Nothing in the Bill prohibits or prevents mandatory child abuse or neglect reporting. The Bill also makes clear that it does not limit career and academic mentoring and counseling between teachers and students in the regular course of the school day.

Release Time for Religious Instruction

Currently, school districts are permitted to adopt a policy providing for instructional release time for students to attend a course in religious instruction conducted by a private entity off school district property (this is separate from the requirement to provide up to 3 days of absence from school for religious expression that took effect in October 2024). Unchanged law requires that authorization for release must be permitted provided that each of the following applies, and student cannot be considered absent from school:

  1. The student's parent or guardian gives written consent.

  2. The sponsoring entity maintains attendance records and makes them available to the school district the student attends.

  3. Transportation to and from the place of instruction, including transportation for students with disabilities, is the complete responsibility of the sponsoring entity, parent, guardian, or student.

  4. The sponsoring entity makes provisions for and assumes liability for the student.

  5. No public funds are expended and no public school personnel are involved in providing the religious instruction.

  6. The student assumes responsibility for any missed schoolwork.

Now, according to HB 8, school districts are required to adopt this policy in accordance with the above provision. Additionally, the Bill requires public schools to collaborate with a sponsoring entity of a release time course in religious instruction to identify a time to offer the course during the school day. Nevertheless, students are still not permitted to be released from core curriculum subject courses to attend a religious course.

Also, the Bill includes a new provision that allows a school district to include in policy a requirement for a criminal records check of any instructors or volunteers of a private sponsoring entity providing a release time course in religious instruction to its students.

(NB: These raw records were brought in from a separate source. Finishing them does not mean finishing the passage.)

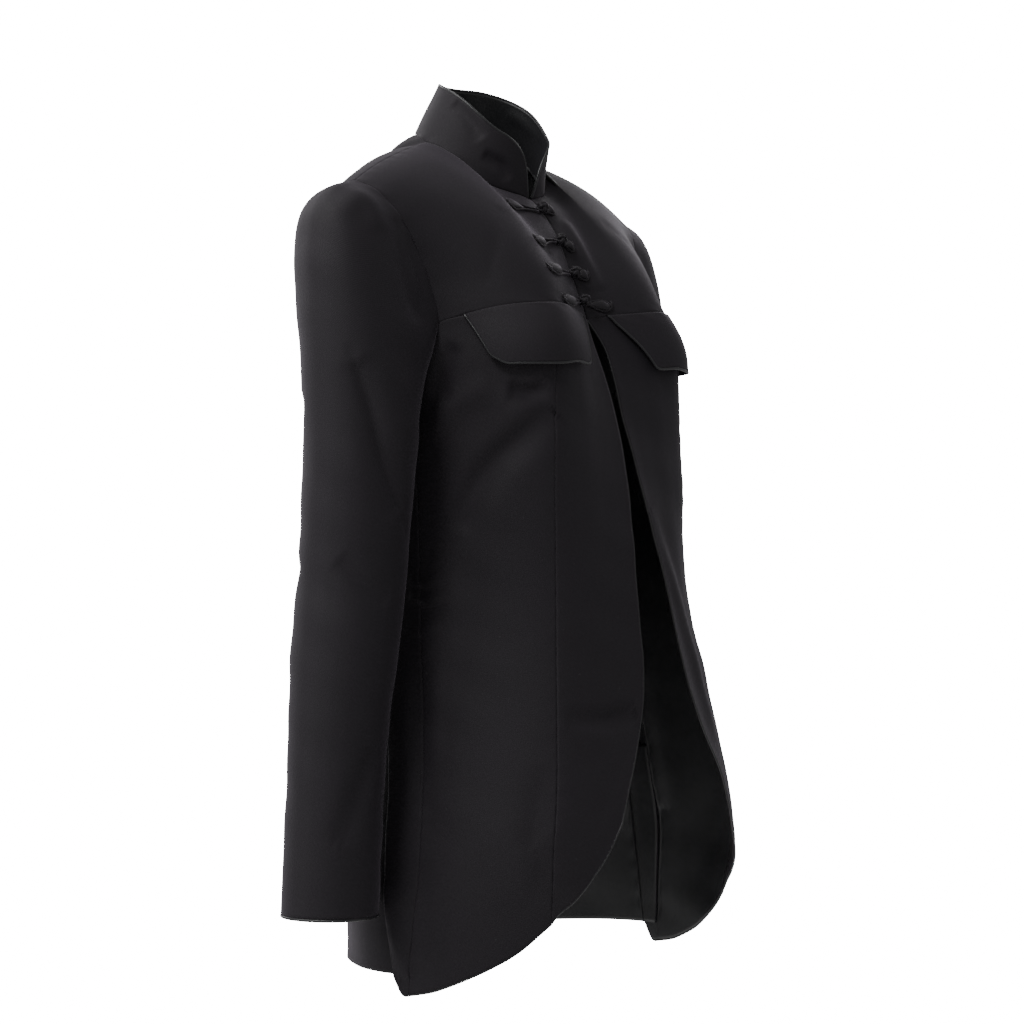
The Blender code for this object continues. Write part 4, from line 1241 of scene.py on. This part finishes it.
def add_floor():
    """A round sheet of pale paper that fades out towards its edge."""
    shape = bmesh.new()
    bmesh.ops.create_circle(shape, cap_ends=True, segments=96, radius=FLOOR_RADIUS)
    mesh = bpy.data.meshes.new("floor")
    shape.to_mesh(mesh)
    shape.free()
    floor = bpy.data.objects.new("floor", mesh)
    floor.location = (0, 0, FLOOR_Z)
    bpy.context.scene.collection.objects.link(floor)
    paper = bpy.data.materials.new("pale_floor")
    paper.use_nodes = True
    tree = paper.node_tree
    shader = tree.nodes["Principled BSDF"]
    shader.inputs["Base Color"].default_value = (*FLOOR_PAPER, 1)
    shader.inputs["Roughness"].default_value = 0.9
    far = tree.nodes.new("ShaderNodeVectorMath")
    far.operation = "LENGTH"
    tree.links.new(tree.nodes.new("ShaderNodeTexCoord").outputs["Object"], far.inputs[0])
    fade = tree.nodes.new("ShaderNodeMapRange")
    fade.interpolation_type = "SMOOTHSTEP"
    for label, value in zip(("From Min", "From Max", "To Min", "To Max"), (*FLOOR_FADE, 1, 0)):
        fade.inputs[label].default_value = value
    tree.links.new(far.outputs["Value"], fade.inputs["Value"])
    tree.links.new(fade.outputs["Result"], shader.inputs["Alpha"])
    mesh.materials.append(paper)


def add_light():
    """A white room that the camera sees brighter than it shines, and the softboxes."""
    world = bpy.data.worlds.new("studio")
    bpy.context.scene.world = world
    world.use_nodes = True
    tree = world.node_tree
    light = tree.nodes["Background"]
    light.inputs["Color"].default_value = (1, 1, 1, 1)
    seen = tree.nodes.new("ShaderNodeLightPath").outputs["Is Camera Ray"]
    strength = add_math(tree, "MULTIPLY_ADD", seen, BACKDROP_GLOW - ROOM_LIGHT, ROOM_LIGHT)
    tree.links.new(strength, light.inputs["Strength"])
    for lamp in LAMPS:
        data = bpy.data.lights.new(lamp.name, "AREA")
        data.shape = "DISK"
        data.size = lamp.size
        data.energy = lamp.power
        softbox = bpy.data.objects.new(lamp.name, data)
        softbox.location = lamp.place
        softbox.rotation_euler = (LAMPS_AIM - Vector(lamp.place)).to_track_quat("-Z", "Y").to_euler()
        bpy.context.scene.collection.objects.link(softbox)


def add_camera():
    camera = bpy.data.objects.new("camera", bpy.data.cameras.new("camera"))
    camera.data.lens = CAMERA_LENS
    camera.data.sensor_width = 36
    camera.location = CAMERA_PLACE
    camera.rotation_euler = [math.radians(turn) for turn in CAMERA_TURN]
    bpy.context.scene.collection.objects.link(camera)
    bpy.context.scene.camera = camera


add_body_panels()
add_sleeves()
add_collar()
add_flaps()
add_pipings()
add_frogs()
add_floor()
add_light()
add_camera()
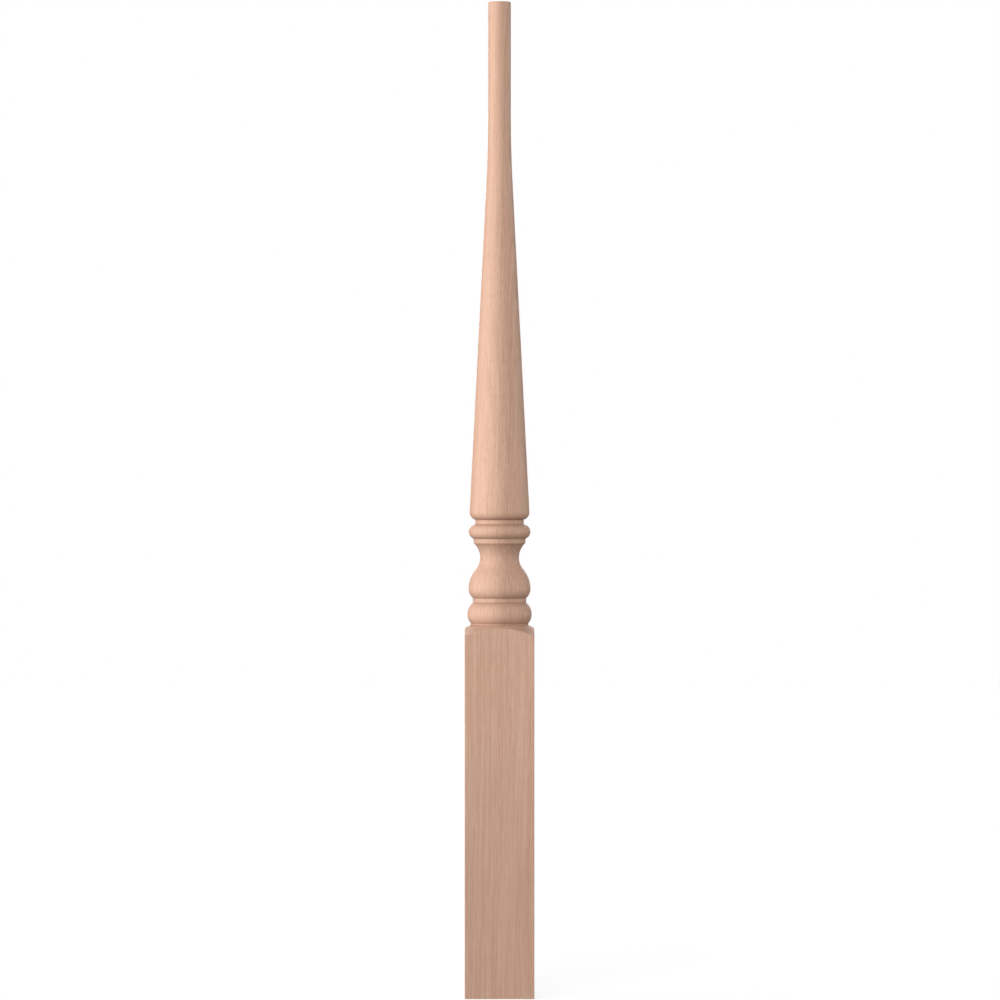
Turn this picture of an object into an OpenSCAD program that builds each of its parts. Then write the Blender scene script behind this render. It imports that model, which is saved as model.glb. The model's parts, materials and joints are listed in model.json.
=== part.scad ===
// Newel post, turned from one square length of hardwood.
// A plain square block stands on the floor. Above its sloping shoulder come a bead, a vase with a
// waisted neck, a smaller bead and a long taper, which ends in a straight pin for the handrail.
// All sizes are millimetres. The origin is the middle of the underside and +Z is up.

/* [Post] */
// Overall height, from the underside to the top of the pin
post_h = 1092.2; // [1050:0.1:1250]
// Colour of the bare wood
wood_colour = "#CBA690"; // [#CBA690:Bare, #B98A5E:Oiled, #6E4630:Brown stain]

/* [Square block] */
// Width across two opposite faces
block_w = 76.2; // [72:0.1:90]
// Height at which the turned shoulder reaches its fillet
block_h = 407.7; // [250:0.1:450]
// Radius of the eased upright edges
block_edge_r = 0.7; // [0.5:0.1:5]
// Slope of the turned shoulder, in degrees above level
shoulder_slope = 26; // [10:1:40]

/* [Lower bead] */
// Radius of the fillet that stands on the shoulder
shoulder_fillet_r = 31.6; // [28:0.1:34]
// Height of that fillet
shoulder_fillet_h = 1.5; // [0.5:0.1:10]
// Radius of the bead at its widest
lower_bead_r = 35.4; // [34.5:0.1:36]
// Radius of the arc that rounds the bead
lower_bead_arc = 16; // [12:0.1:18]

/* [Vase] */
// Radius of the fillet under the vase
vase_fillet_r = 29.4; // [28:0.1:32]
// Height of that fillet
vase_fillet_h = 5.2; // [1:0.1:12]
// Radius of the vase at its widest
vase_r = 34.1; // [33:0.1:36]
// Radius of the arc under the widest place
vase_foot_arc = 13; // [10:0.1:16]
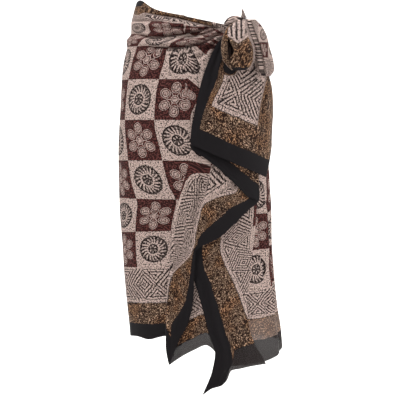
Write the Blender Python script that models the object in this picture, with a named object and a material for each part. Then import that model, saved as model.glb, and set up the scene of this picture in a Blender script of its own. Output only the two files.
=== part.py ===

School districts should be on the lookout for updates from their policy provider(s) regarding these changes. While school districts are already complying with many of the notification requirements listed herein it is important to recalibrate with staff on current practices in order to formalize notification and authorization processes, and to discuss any adjustments that need to be made in order to maintain compliance as well as review new protocols/procedures that will take effect next school year (keeping in mind that release time for religious instruction changes take effect this spring).